Why Law Schools Provide or Should Provide Summer Research Stipends

  • To supplement inadequate (below-market) salary
  • To incentivize publication of any kind
  • To motivate publication in "top tier" (whatever that means) academic journals
  • To encourage publication in excess of one law review article per year (or in excess of another assumed minimum required amount of scholarship production for nine-month faculty)
  • To enhance the visibility or reputation of the law school in relevant communities--ranging from scholarly communities to the public at-large

How Law Schools Award or Should Award Summer Research Stipends

  • Award a specific amount to successful applicants or award differing amounts (typically tiered) for successful applicants
  • Base grants on the [relative] quality of the proposal, level of past productivity, or both
  • Pay in a lump sum or make multiple payments across the summer months based on an accepted abstract or research proposal, pay in tiers (e.g., at proposal acceptance, publication acceptance, and publication), or pay only on publication acceptance
  • Make awards on the same basis for all or treat, e.g., pre-tenure scholars differently from post-tenure scholars
  • Provide funding for all work included in the law school's definition of "scholarship" (which varies from school to school) or only for certain types of work

These funding purposes and methods were raised and discussed in various ways.  Some schools have enough financial wherewithal to be able to fund all individuals with worthy projects; others have to make difficult choices.

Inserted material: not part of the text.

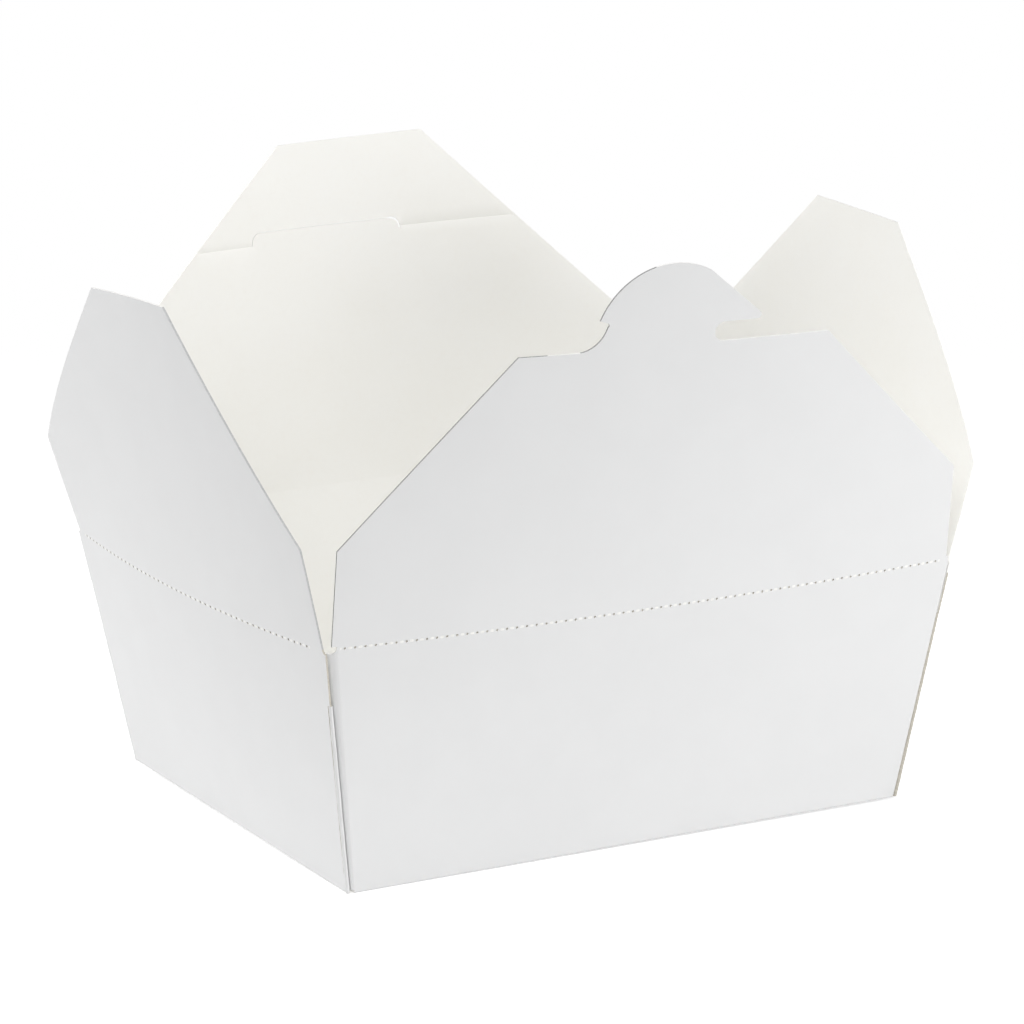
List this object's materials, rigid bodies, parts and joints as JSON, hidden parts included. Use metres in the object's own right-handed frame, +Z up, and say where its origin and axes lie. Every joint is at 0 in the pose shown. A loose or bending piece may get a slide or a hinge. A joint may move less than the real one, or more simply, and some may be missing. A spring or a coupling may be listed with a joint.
{
  "type": "takeout food box",
  "caption": "Takeout food box folded from coated white board, standing open, with hinged top flaps, a locking tab and its slit, and folded corner gussets.",
  "frame": {"origin": "centre of the outer face of the bottom", "axes": "+Z up, +X along the front wall, -Y towards the front wall with the locking tab"},
  "size_m": [0.2046, 0.1697, 0.1522],
  "materials": {
    "coated_board": "satin white coating outside, uncoated cream inside"
  },
  "bodies": {
    "tray": {"tray": "coated_board"},
    "front_flap": {"front_flap": "coated_board"},
    "back_flap": {"back_flap": "coated_board"},
    "left_flap": {"left_flap": "coated_board"},
    "right_flap": {"right_flap": "coated_board"}
  },
  "joints": [
    {"name": "front_flap_fold", "type": "hinge", "parent": "tray", "child": "front_flap", "pos_m": [0, -0.06834, 0.0637], "axis": [-1, 0, 0], "range_deg": [-79, 100]},
    {"name": "back_flap_fold", "type": "hinge", "parent": "tray", "child": "back_flap", "pos_m": [0, 0.06834, 0.0637], "axis": [1, 0, 0], "range_deg": [-80, 100]},
    {"name": "left_flap_fold", "type": "hinge", "parent": "tray", "child": "left_flap", "pos_m": [-0.08675, 0, 0.063], "axis": [0, 1, 0], "range_deg": [-77, 103]},
    {"name": "right_flap_fold", "type": "hinge", "parent": "tray", "child": "right_flap", "pos_m": [0.08675, 0, 0.063], "axis": [0, -1, 0], "range_deg": [-79.5, 100.5]}
  ]
}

What, if anything, is a compelling reason for awarding summer research stipends to law faculty?  What types of work should be funded?  How?  If your law school grants stipends for summer research, what is the process?  Have summer research stipends served their purpose(s) well at your institution?  I would be interested in knowing . . . .

http://lawprofessors.typepad.com/business_law/2014/08/law-faculty-summer-research-stipends-why-and-how.html

Conferences, Joan Heminway, Law School, Teaching | Permalink

Comments

At some state schools, you can't use private (e.g., endowment) funds to finance salary but you can fund research grants out of private money. So it's a way of using two different pots of money to compensate the faculty.

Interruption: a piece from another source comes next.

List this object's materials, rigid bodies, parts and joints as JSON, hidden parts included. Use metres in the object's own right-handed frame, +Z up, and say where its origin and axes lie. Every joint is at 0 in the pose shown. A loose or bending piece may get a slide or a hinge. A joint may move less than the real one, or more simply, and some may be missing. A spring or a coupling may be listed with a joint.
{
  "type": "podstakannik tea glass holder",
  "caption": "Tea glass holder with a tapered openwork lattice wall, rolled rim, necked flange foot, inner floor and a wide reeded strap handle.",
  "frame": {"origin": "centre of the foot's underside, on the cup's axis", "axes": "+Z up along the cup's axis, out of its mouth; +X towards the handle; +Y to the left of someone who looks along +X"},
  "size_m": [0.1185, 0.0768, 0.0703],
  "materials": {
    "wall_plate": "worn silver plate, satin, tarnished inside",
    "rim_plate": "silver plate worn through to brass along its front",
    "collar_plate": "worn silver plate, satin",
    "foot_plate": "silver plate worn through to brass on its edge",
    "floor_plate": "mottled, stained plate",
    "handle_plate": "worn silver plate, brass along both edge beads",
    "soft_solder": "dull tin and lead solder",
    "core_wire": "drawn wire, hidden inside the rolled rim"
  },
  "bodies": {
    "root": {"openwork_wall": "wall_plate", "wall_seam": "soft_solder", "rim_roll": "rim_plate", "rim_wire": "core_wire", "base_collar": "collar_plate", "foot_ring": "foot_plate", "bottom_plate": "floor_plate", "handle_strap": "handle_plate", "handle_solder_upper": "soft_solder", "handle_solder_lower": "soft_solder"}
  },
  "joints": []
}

Posted by: Stephen Bainbridge | Aug 4, 2014 1:37:53 PM

As for how to dole it out, I think you make a lump sum payment and base the yea/nay decision on past productivity and the credibility of the new project. Doling it out over the course of a summer would disadvantage those folks who are working on, say, a book or other multi-year project.

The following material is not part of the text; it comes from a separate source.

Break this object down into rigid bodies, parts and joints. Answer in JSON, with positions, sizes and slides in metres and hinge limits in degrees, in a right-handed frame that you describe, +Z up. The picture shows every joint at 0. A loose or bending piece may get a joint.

Posted by: Stephen Bainbridge | Aug 4, 2014 1:40:01 PM

Thanks, Steve, for these ideas.

I did think about the effects of the staged payment plans on longer-term projects, and I agree with your assessment. My sense from the conversation was that the schools who just wanted to incentivize a faculty member to publish something--anything--might use the staged method to ensure that the faculty member actually did produce something that is, in fact, published. But I may be wrong about that.

And your observation on state restrictions on the use of funds by public schools is an important one. I appreciate you adding that to the mix. It may have been mentioned yesterday. (I was typing as I listened, and we all know what that can do to the learning experience . . . .) Regardless, it's a great contribution.

Posted by: joanheminway | Aug 4, 2014 2:11:13 PM

Anecdotally, I heard from a faculty member today who has been awarded summer stipends under two different regimes--(1) a lump sum for either class preparation or research, with the obligation of presenting any resulting paper to the faculty, and (2) a staged payment system in which the first portion was paid for the promise to fulfill a submitted research proposal, the second portion was paid for a manuscript completed by the end of the summer, and the third portion was paid for the publication offer. This faculty member identified the same issue that Steve Bainbridge notes in his earlier comment: that certain desirable projects may not be easily completed during the summer, making a staged payment system problematic as an incentive. More specifically, the faculty member noted that some research projects are delayed by book publishers/editors and law reviews--players in the law publishing game that are outside the scholar-author's control.

Posted by: joanheminway | Aug 4, 2014 8:15:00 PM

I'll add Belmont's practices. Belmont is a private, teaching-focused school with an increasing focus on research. Generally, there are more applicants for summer research stipends (SRS) than there are SRS. If you teach during the summer, you are usually not eligible for a SRS. Preference is given to pre-tenure faculty and if you failed to complete a SRS on time, you are usually put at the back of the line and are not eligible at all until you publish the previous article. At a minimum the application has to include development of a major journal article. The stipend is paid in two equal installments - 1. At award of the SRS and 2. At submission to a journal. The submission must be made on or before Oct. 1 after the summer of the SRS. You can strengthen a SRS by adding work on a longer project but you must have one journal article that will be submitted, at a minimum. I think they make the second payment at submission instead of on publication because they realize much of the publication schedule is out of your control and better journals (ESP for business profs) may have long processes (revise and resubmitt). Applications for SRS are reviewed by a faculty committee, but the dean makes the final decision.

Posted by: Haskell Murray | Aug 5, 2014 6:36:14 AM

Thanks for sharing this model with us, Haskell. This sounds like a thoughtful approach for the environment in which the stipends are given. I appreciate your note at the end of your comment on the way that decisions on stipends are made. I left that factor out of the original post. At Tennessee, we have a similar decision-making process to the one you describe. Perhaps others also will share their practices on that point in response to your comment.